Information supplied:
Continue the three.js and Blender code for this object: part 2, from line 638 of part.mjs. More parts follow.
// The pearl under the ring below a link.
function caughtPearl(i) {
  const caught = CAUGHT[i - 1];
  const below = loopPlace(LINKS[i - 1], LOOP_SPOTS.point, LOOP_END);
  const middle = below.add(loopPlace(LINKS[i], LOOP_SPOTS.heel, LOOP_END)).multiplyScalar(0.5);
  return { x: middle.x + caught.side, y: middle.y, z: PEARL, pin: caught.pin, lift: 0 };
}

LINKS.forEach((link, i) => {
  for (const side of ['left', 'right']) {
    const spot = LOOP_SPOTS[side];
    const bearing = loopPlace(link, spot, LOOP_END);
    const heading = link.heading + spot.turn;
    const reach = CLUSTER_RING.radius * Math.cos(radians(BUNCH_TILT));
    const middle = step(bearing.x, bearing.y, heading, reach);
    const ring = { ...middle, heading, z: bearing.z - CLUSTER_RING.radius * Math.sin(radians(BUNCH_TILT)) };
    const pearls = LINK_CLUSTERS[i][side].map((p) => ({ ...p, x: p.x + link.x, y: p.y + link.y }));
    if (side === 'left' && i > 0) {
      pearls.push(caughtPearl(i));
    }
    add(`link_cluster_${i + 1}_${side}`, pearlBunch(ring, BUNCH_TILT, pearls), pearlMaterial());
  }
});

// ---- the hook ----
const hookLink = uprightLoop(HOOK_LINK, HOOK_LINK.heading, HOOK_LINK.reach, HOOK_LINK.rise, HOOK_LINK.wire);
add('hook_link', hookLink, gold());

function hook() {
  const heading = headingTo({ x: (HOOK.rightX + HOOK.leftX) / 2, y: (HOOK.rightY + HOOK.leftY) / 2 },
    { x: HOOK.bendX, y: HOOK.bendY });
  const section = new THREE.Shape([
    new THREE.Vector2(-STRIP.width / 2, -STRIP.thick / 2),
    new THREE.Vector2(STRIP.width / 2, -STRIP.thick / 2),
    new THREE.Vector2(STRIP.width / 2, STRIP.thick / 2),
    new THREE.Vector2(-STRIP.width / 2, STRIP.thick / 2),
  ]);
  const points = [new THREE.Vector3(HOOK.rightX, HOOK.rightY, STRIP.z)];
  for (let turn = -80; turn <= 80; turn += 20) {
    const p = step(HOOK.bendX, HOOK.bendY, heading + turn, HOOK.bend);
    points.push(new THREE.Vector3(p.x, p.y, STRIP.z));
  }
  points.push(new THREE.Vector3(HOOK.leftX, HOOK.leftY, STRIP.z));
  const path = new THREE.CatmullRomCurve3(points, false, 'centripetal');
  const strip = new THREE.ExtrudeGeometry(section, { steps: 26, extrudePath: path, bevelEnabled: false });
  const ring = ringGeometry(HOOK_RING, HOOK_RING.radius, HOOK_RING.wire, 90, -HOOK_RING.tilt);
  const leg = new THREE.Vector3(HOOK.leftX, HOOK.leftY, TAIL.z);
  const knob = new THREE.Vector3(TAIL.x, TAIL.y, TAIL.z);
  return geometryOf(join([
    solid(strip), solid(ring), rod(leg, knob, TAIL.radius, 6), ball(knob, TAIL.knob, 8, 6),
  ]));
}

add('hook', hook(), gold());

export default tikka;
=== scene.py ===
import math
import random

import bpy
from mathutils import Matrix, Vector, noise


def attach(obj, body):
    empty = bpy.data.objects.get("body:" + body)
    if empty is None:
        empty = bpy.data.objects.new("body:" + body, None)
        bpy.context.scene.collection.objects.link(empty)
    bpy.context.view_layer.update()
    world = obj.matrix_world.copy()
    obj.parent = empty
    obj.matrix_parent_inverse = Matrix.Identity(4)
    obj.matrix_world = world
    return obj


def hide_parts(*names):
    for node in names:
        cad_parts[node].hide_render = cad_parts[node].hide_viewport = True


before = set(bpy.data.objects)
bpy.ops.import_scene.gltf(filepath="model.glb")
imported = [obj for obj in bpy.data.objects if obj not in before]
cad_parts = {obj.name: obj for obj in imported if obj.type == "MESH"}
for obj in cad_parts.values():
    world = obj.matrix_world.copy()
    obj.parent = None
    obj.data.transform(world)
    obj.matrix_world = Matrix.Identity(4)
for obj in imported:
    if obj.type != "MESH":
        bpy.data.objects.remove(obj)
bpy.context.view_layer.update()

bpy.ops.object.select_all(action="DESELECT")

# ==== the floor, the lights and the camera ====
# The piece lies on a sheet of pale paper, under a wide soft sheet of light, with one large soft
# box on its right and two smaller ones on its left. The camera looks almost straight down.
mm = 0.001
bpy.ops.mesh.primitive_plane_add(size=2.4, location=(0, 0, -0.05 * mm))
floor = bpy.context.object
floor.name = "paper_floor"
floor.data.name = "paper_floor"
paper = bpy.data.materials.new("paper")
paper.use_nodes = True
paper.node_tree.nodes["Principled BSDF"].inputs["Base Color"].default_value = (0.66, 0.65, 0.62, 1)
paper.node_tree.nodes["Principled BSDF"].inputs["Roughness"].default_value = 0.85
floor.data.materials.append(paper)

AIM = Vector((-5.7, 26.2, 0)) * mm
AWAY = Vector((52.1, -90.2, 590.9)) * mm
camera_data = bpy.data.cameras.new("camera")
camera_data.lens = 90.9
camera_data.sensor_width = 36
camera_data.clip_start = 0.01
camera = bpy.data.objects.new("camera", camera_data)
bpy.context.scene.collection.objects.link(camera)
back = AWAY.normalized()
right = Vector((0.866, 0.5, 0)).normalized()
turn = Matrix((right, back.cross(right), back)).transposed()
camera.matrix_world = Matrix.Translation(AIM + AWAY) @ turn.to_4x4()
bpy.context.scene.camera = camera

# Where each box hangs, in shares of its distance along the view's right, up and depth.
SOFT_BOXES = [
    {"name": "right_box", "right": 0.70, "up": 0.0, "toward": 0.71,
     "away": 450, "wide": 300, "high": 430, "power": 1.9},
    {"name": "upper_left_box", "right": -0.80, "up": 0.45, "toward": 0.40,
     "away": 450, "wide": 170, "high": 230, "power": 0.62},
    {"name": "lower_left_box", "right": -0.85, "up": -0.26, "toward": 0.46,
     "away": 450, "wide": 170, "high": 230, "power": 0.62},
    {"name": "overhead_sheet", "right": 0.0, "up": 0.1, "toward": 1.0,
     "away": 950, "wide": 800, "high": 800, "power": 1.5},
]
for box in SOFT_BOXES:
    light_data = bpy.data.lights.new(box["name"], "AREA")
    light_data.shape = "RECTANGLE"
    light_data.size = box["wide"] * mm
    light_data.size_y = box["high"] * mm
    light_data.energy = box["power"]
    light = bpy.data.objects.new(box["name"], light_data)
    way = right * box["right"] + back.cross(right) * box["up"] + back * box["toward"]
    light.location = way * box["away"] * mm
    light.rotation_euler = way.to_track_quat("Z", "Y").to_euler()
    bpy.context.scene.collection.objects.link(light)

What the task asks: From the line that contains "const p = step(HOOK.bendX, HOOK.bendY, heading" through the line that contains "before = set(bpy.data.objects)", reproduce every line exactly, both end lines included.

Response to the exercise:
    const p = step(HOOK.bendX, HOOK.bendY, heading + turn, HOOK.bend);
    points.push(new THREE.Vector3(p.x, p.y, STRIP.z));
  }
  points.push(new THREE.Vector3(HOOK.leftX, HOOK.leftY, STRIP.z));
  const path = new THREE.CatmullRomCurve3(points, false, 'centripetal');
  const strip = new THREE.ExtrudeGeometry(section, { steps: 26, extrudePath: path, bevelEnabled: false });
  const ring = ringGeometry(HOOK_RING, HOOK_RING.radius, HOOK_RING.wire, 90, -HOOK_RING.tilt);
  const leg = new THREE.Vector3(HOOK.leftX, HOOK.leftY, TAIL.z);
  const knob = new THREE.Vector3(TAIL.x, TAIL.y, TAIL.z);
  return geometryOf(join([
    solid(strip), solid(ring), rod(leg, knob, TAIL.radius, 6), ball(knob, TAIL.knob, 8, 6),
  ]));
}

add('hook', hook(), gold());

export default tikka;
=== scene.py ===
import math
import random

import bpy
from mathutils import Matrix, Vector, noise


def attach(obj, body):
    empty = bpy.data.objects.get("body:" + body)
    if empty is None:
        empty = bpy.data.objects.new("body:" + body, None)
        bpy.context.scene.collection.objects.link(empty)
    bpy.context.view_layer.update()
    world = obj.matrix_world.copy()
    obj.parent = empty
    obj.matrix_parent_inverse = Matrix.Identity(4)
    obj.matrix_world = world
    return obj


def hide_parts(*names):
    for node in names:
        cad_parts[node].hide_render = cad_parts[node].hide_viewport = True


before = set(bpy.data.objects)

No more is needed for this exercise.